• Provided records:
***

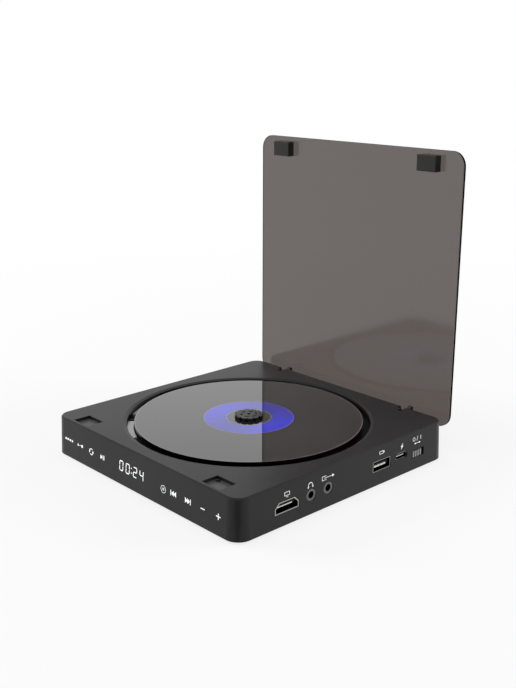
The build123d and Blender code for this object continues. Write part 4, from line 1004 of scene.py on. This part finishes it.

***

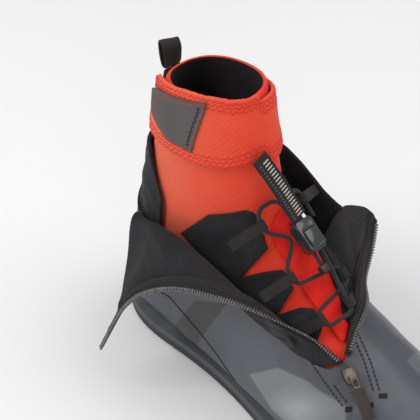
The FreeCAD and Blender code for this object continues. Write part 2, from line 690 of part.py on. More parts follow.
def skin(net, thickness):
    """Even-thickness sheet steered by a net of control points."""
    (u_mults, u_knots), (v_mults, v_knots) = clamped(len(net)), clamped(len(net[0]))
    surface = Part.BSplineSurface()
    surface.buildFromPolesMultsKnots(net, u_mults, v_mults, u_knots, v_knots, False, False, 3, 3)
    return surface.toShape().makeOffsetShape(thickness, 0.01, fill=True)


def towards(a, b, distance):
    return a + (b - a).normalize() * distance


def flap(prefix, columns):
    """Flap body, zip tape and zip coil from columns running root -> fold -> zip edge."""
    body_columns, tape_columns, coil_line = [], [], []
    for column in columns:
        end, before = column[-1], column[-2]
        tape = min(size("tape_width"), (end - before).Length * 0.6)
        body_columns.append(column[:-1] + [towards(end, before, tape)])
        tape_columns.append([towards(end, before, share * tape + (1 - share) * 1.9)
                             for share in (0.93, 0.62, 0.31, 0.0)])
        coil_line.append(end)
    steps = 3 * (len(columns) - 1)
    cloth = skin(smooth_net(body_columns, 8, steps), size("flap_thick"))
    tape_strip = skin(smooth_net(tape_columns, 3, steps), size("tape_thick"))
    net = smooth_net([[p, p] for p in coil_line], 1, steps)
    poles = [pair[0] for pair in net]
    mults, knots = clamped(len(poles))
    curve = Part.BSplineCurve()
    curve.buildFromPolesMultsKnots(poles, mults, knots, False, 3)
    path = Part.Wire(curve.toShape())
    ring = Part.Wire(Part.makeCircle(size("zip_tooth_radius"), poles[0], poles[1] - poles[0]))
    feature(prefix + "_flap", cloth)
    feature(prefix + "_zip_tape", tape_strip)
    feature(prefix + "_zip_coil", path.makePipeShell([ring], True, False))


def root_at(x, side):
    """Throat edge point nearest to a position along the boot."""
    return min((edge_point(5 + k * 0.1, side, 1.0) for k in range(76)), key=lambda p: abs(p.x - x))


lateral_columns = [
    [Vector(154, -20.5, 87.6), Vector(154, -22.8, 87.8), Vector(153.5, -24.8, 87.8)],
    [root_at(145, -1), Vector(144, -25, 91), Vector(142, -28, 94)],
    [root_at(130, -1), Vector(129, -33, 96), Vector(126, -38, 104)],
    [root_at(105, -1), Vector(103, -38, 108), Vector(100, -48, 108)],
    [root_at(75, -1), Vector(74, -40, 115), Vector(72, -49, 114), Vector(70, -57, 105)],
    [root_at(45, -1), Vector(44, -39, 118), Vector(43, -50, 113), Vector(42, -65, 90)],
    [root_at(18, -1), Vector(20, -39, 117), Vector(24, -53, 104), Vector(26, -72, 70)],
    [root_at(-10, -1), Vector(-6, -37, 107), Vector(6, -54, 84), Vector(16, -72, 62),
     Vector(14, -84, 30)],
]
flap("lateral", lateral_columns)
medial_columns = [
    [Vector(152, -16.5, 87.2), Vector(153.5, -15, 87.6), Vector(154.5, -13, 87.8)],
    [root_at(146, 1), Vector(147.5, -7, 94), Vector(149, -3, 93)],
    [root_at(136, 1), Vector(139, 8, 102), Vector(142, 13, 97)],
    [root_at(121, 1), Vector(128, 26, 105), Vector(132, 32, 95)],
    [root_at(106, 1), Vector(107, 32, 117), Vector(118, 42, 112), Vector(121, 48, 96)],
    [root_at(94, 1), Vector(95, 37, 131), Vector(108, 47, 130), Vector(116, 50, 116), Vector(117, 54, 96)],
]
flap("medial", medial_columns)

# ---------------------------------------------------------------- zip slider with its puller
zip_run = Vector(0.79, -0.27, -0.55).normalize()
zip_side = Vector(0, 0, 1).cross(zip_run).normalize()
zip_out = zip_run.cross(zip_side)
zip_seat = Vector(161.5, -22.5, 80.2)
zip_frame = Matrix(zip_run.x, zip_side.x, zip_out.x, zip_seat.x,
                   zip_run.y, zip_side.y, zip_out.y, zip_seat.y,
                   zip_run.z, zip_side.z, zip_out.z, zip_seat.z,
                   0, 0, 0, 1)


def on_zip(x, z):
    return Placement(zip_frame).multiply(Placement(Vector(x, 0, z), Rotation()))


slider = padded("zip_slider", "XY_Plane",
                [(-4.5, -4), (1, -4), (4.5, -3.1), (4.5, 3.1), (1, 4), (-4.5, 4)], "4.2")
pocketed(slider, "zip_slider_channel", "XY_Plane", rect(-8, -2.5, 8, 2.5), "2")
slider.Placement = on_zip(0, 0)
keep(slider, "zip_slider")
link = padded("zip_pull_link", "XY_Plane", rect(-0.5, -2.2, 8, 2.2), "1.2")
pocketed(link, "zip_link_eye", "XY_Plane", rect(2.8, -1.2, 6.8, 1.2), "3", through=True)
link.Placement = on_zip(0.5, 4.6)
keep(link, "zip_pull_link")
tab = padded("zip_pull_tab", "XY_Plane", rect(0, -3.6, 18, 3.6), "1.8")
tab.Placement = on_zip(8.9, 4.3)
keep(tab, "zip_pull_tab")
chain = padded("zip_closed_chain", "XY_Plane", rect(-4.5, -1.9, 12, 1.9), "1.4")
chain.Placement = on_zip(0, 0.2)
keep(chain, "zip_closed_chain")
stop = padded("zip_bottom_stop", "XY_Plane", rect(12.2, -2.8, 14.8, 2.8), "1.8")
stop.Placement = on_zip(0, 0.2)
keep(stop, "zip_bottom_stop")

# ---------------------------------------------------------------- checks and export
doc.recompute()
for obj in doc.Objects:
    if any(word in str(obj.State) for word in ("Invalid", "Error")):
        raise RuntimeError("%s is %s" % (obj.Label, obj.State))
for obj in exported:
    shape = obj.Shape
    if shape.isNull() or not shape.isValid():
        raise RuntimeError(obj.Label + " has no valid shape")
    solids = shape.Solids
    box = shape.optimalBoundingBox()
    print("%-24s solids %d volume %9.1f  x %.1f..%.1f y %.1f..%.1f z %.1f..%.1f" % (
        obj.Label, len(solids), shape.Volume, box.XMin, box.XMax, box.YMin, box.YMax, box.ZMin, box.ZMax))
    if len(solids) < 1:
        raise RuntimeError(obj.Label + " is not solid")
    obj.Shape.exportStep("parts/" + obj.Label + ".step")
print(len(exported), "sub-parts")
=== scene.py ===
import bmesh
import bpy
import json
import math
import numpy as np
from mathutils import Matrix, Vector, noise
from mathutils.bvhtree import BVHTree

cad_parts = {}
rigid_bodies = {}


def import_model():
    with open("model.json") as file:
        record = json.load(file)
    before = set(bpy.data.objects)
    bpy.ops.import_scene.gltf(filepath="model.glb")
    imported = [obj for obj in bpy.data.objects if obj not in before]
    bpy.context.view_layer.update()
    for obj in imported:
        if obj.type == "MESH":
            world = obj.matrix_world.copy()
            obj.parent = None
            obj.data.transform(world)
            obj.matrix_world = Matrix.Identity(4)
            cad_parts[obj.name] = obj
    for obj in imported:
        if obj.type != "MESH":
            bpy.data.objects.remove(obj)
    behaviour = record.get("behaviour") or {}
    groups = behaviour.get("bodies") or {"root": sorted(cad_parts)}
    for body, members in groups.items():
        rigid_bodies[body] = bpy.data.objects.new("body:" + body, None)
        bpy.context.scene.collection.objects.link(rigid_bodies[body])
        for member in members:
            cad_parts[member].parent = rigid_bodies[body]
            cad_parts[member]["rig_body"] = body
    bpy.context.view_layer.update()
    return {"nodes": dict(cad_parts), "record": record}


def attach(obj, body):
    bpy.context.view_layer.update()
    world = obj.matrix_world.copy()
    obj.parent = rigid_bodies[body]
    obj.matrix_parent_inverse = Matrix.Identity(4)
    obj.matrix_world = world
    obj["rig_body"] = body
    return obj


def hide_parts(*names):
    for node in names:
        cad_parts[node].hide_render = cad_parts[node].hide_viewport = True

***

• The request: Extract only the lines from the line with "checks and export" through the line with "cad_parts[member].parent = rigid_bodies[body]", keeping both end lines exactly as they are.

• Output of the exercise:
# ---------------------------------------------------------------- checks and export
doc.recompute()
for obj in doc.Objects:
    if any(word in str(obj.State) for word in ("Invalid", "Error")):
        raise RuntimeError("%s is %s" % (obj.Label, obj.State))
for obj in exported:
    shape = obj.Shape
    if shape.isNull() or not shape.isValid():
        raise RuntimeError(obj.Label + " has no valid shape")
    solids = shape.Solids
    box = shape.optimalBoundingBox()
    print("%-24s solids %d volume %9.1f  x %.1f..%.1f y %.1f..%.1f z %.1f..%.1f" % (
        obj.Label, len(solids), shape.Volume, box.XMin, box.XMax, box.YMin, box.YMax, box.ZMin, box.ZMax))
    if len(solids) < 1:
        raise RuntimeError(obj.Label + " is not solid")
    obj.Shape.exportStep("parts/" + obj.Label + ".step")
print(len(exported), "sub-parts")
=== scene.py ===
import bmesh
import bpy
import json
import math
import numpy as np
from mathutils import Matrix, Vector, noise
from mathutils.bvhtree import BVHTree

cad_parts = {}
rigid_bodies = {}


def import_model():
    with open("model.json") as file:
        record = json.load(file)
    before = set(bpy.data.objects)
    bpy.ops.import_scene.gltf(filepath="model.glb")
    imported = [obj for obj in bpy.data.objects if obj not in before]
    bpy.context.view_layer.update()
    for obj in imported:
        if obj.type == "MESH":
            world = obj.matrix_world.copy()
            obj.parent = None
            obj.data.transform(world)
            obj.matrix_world = Matrix.Identity(4)
            cad_parts[obj.name] = obj
    for obj in imported:
        if obj.type != "MESH":
            bpy.data.objects.remove(obj)
    behaviour = record.get("behaviour") or {}
    groups = behaviour.get("bodies") or {"root": sorted(cad_parts)}
    for body, members in groups.items():
        rigid_bodies[body] = bpy.data.objects.new("body:" + body, None)
        bpy.context.scene.collection.objects.link(rigid_bodies[body])
        for member in members:
            cad_parts[member].parent = rigid_bodies[body]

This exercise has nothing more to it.